Weight, size, and power consumption should be as low as possible for drones. With AME, the entire drone structure can be printed in a single operation. Typical wiring between individual electronic boards is eliminated. The mechanical frame merges with the electronic wiring in 3D printing. The drone becomes much lighter than with conventional manufacturing technologies. Aerodynamics determine the final design.

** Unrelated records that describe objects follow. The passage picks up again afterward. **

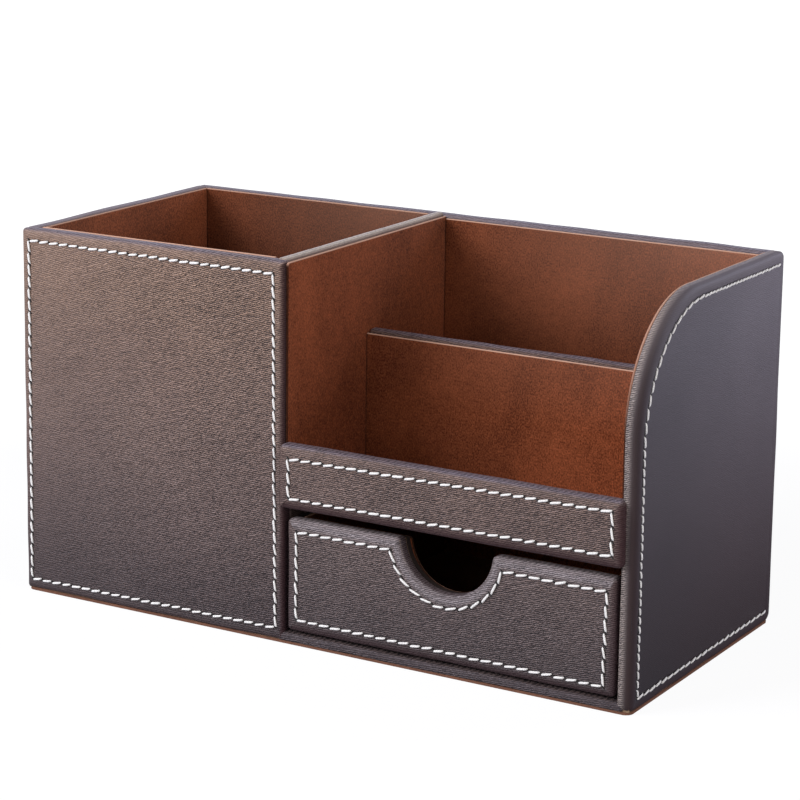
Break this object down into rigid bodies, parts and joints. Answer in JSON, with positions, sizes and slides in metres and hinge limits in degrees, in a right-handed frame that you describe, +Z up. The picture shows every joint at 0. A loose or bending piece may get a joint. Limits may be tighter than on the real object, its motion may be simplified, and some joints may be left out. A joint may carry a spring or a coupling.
{
  "type": "pen stand with drawer",
  "caption": "Leather-wrapped desk organizer with an open pen box, a letter bay split by a partition, and a drawer with a finger notch under the bay.",
  "frame": {"origin": "middle of the footprint, on the desk", "axes": "+X to the right as seen from the drawer side, +Y to the back, +Z up"},
  "size_m": [0.26, 0.124, 0.143],
  "materials": {
    "fibreboard": "bare fibreboard, hidden under leather and lining",
    "drawer_card": "dark paper-covered board",
    "leather": "coated grained leather, dark grey-brown, soft sheen",
    "suede": "rust-brown suede with a short nap",
    "felt": "dark brown felt"
  },
  "bodies": {
    "case": {"base_board": "fibreboard", "left_side_board": "fibreboard", "back_board": "fibreboard", "right_side_board": "fibreboard", "pen_front_board": "fibreboard", "divider_board": "fibreboard", "shelf_board": "fibreboard", "bay_front_board": "fibreboard", "ledge_board": "fibreboard", "partition_board": "fibreboard", "outer_leather": "leather", "pen_front_leather": "leather", "divider_leather": "leather", "ledge_leather": "leather", "partition_leather": "leather", "base_front_leather": "leather", "pen_lining_left": "suede", "pen_lining_right": "suede", "pen_lining_front": "suede", "pen_lining_back": "suede", "pen_lining_floor": "suede", "bay_lining_left": "suede", "bay_lining_right": "suede", "bay_lining_back": "suede", "bay_lining_front": "suede", "front_slot_floor": "suede", "rear_slot_floor": "suede", "partition_lining_front": "suede", "partition_lining_rear": "suede", "bay_floor_lining": "suede", "base_felt": "felt"},
    "drawer": {"drawer_front_board": "fibreboard", "drawer_front_leather": "leather", "drawer_inner_front": "drawer_card", "drawer_left_side": "drawer_card", "drawer_right_side": "drawer_card", "drawer_back": "drawer_card", "drawer_bottom": "drawer_card", "drawer_lining_front": "suede", "drawer_lining_left": "suede", "drawer_lining_right": "suede", "drawer_lining_back": "suede", "drawer_lining_floor": "suede"}
  },
  "joints": [
    {"name": "drawer_slide", "type": "slide", "parent": "case", "child": "drawer", "axis": [0, -1, 0], "range_m": [0, 0.1]}
  ]
}
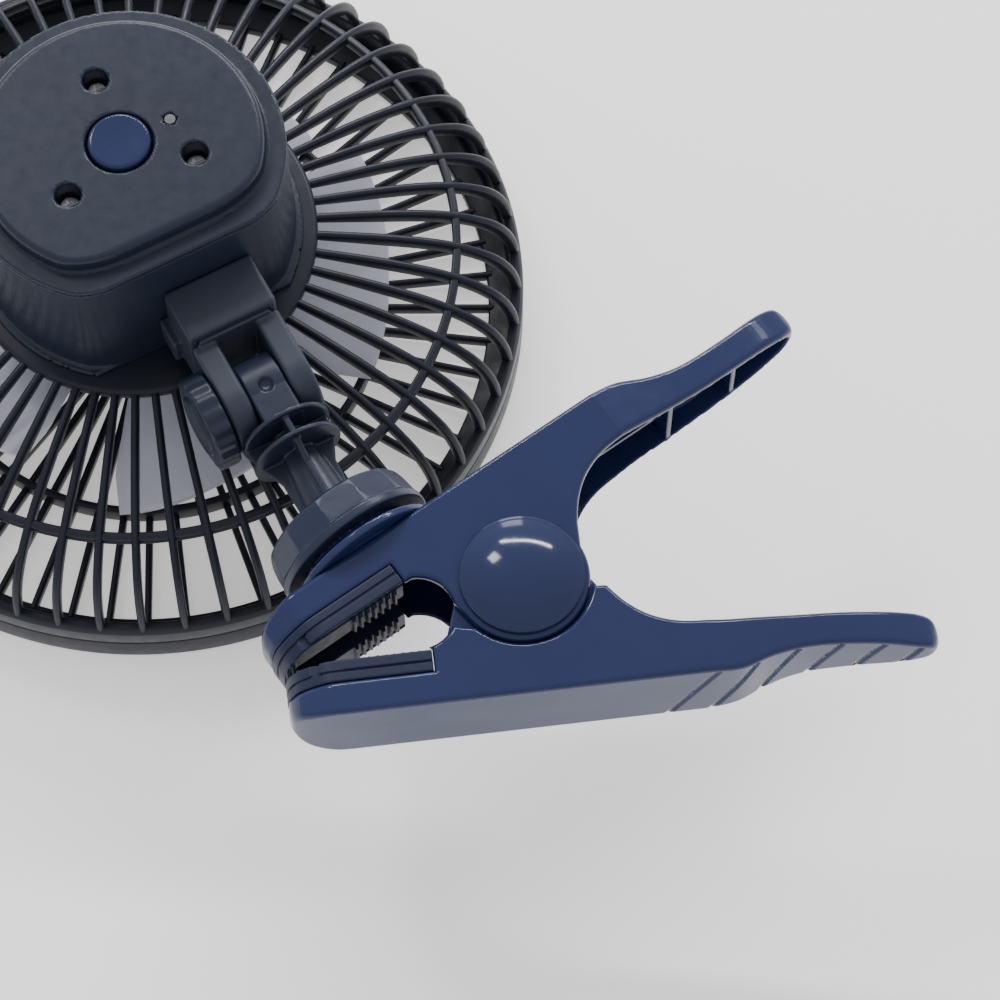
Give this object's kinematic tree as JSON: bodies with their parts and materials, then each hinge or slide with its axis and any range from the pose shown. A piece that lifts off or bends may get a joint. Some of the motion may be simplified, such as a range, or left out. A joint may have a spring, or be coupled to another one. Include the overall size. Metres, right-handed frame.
{
  "type": "clip fan",
  "caption": "Caged desk fan head on a tilting neck and ball joint, carried by a sprung hand clip with serrated jaws; rear button, tilt knob and collar nut.",
  "frame": {"origin": "on the fan axis, in the plane of the front grille's resting face", "axes": "+Z along the fan axis towards the rear cover, +X along the row's longest side, towards the clip's handles"},
  "size_m": [0.2415, 0.1956, 0.0748],
  "materials": {
    "grille": "satin moulded",
    "housing": "satin moulded",
    "clip_gloss": "high gloss",
    "cap_gloss": "high gloss",
    "collar": "satin moulded",
    "pad_rubber": "matt elastomer",
    "blade": "frosted",
    "steel": "bright zinc",
    "zinc": "galvanised",
    "iron": "laminated",
    "black_plastic": "fine matt",
    "battery": "shrink film",
    "board": "solder mask",
    "clear": "clear",
    "nylon": "natural"
  },
  "bodies": {
    "head": {"rear_grille": "grille", "front_grille": "grille", "motor_housing": "housing", "rear_cover": "housing", "cover_screws": "steel", "inner_frame": "black_plastic", "frame_screws": "steel", "hub_screws": "steel", "battery_pack": "battery", "circuit_board": "board", "charging_inlet": "steel", "tact_switch": "black_plastic", "light_pipe": "clear", "motor_can": "zinc", "motor_screws": "steel", "motor_bearings": "steel", "tilt_bracket": "housing", "tilt_yoke": "housing", "bracket_screws": "steel", "tilt_nut": "steel"},
    "impeller": {"motor_shaft": "steel", "motor_rotor": "iron", "fan_blade": "blade", "blade_nut": "black_plastic"},
    "button": {"power_button": "housing"},
    "knob": {"tilt_knob": "housing", "tilt_bolt": "steel"},
    "neck": {"swivel_neck": "housing"},
    "ball_seat": {"ball_seat_ring": "nylon"},
    "clip_upper": {"upper_lever": "clip_gloss", "ball_socket": "clip_gloss", "socket_screws": "steel", "upper_pad": "pad_rubber", "pivot_pin": "steel", "pivot_cap_near": "cap_gloss", "pivot_cap_far": "cap_gloss", "spring_sleeve": "nylon", "torsion_spring": "steel"},
    "collar": {"collar_nut": "collar"},
    "clip_lower": {"lower_lever": "clip_gloss", "lower_pad": "pad_rubber"}
  },
  "joints": [
    {"name": "blade_spin", "type": "hinge", "parent": "head", "child": "impeller", "pos_m": [0, 0, 0.017], "axis": [0, 0, 1], "continuous": true},
    {"name": "button_press", "type": "slide", "parent": "head", "child": "button", "axis": [0, 0, -1], "range_m": [0, 0.001], "stiffness_N_per_m": 900},
    {"name": "knob_turn", "type": "hinge", "parent": "head", "child": "knob", "pos_m": [0.02836, -0.04262, 0.047], "axis": [-0.878, -0.4787, 0], "range_deg": [0, 270]},
    {"name": "head_tilt", "type": "hinge", "parent": "head", "child": "neck", "pos_m": [0.02836, -0.04262, 0.047], "axis": [-0.878, -0.4787, 0], "range_deg": [-5, 90]},
    {"name": "ball_swing", "type": "hinge", "parent": "neck", "child": "ball_seat", "pos_m": [0.04488, -0.07291, 0.047], "axis": [0, 0, 1], "range_deg": [-18, 12]},
    {"name": "clip_roll", "type": "hinge", "parent": "ball_seat", "child": "clip_upper", "pos_m": [0.04488, -0.07291, 0.047], "axis": [-0.5906, 0.807, 0], "continuous": true},
    {"name": "collar_turn", "type": "hinge", "parent": "clip_upper", "child": "collar", "pos_m": [0.04488, -0.07291, 0.047], "axis": [-0.5906, 0.807, 0], "range_deg": [0, 120]},
    {"name": "jaw_open", "type": "hinge", "parent": "clip_upper", "child": "clip_lower", "pos_m": [0.0797, -0.087, 0.047], "axis": [0, 0, 1], "range_deg": [0, 36], "stiffness_Nm_per_rad": 1.2, "springref_deg": -34.38, "deforming": ["torsion_spring"]}
  ]
}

RF Synthesizer – Heterogeneous 3D Integration

Photo of a 3D printed synthesizers

Radio frequency (RF) synthesizers are used in various electronic applications. They transmit, distribute, or amplify signals. AME enables more efficient shielding of the lines. Coils, capacitors, and custom heat sinks are printed directly with them, and nonprintable elements are subsequently embedded. Synthesizers become smaller and more efficient.

System in a Package (SiP)

Close-up photo of a 3D printed chip

SiP includes various integrated circuits in a chip carrier package in order to combine different functions in the smallest possible way. Smartphones are among the typical applications. With DMD, the chips can be integrated directly into the carrier structure without additional interconnection wires. Three-dimensional SiPs and thus completely new designs also become possible. The overall mechanical stability increases.

AME Filter

Photo of a 3D printed AME Filter

Electronic filters attenuate or suppress unwanted signal components at a preselected frequency. With AME, the AME coils and capacitors of such a filter can be integrated directly into the AME circuit. Interference from solder contacts, for example, is eliminated, as is the manual fine-tuning that was previously necessary. The maximum frequency can increase.

J.A.M.E.S Coin

Photo of several 3D printed J.A.M.E.S Coins lying on a hand wearing a glove

How can you avoid paper waste at trade fairs and exhibitions, for example, and at the same time present yourself convincingly to your business partners? With the digital business card J.A.M.E.S Coin. With simple NFC functionality, an impressive look is created using a 3D printer. New electronic circuits open up the possibility of developing futuristic applications the size of a two-euro coin.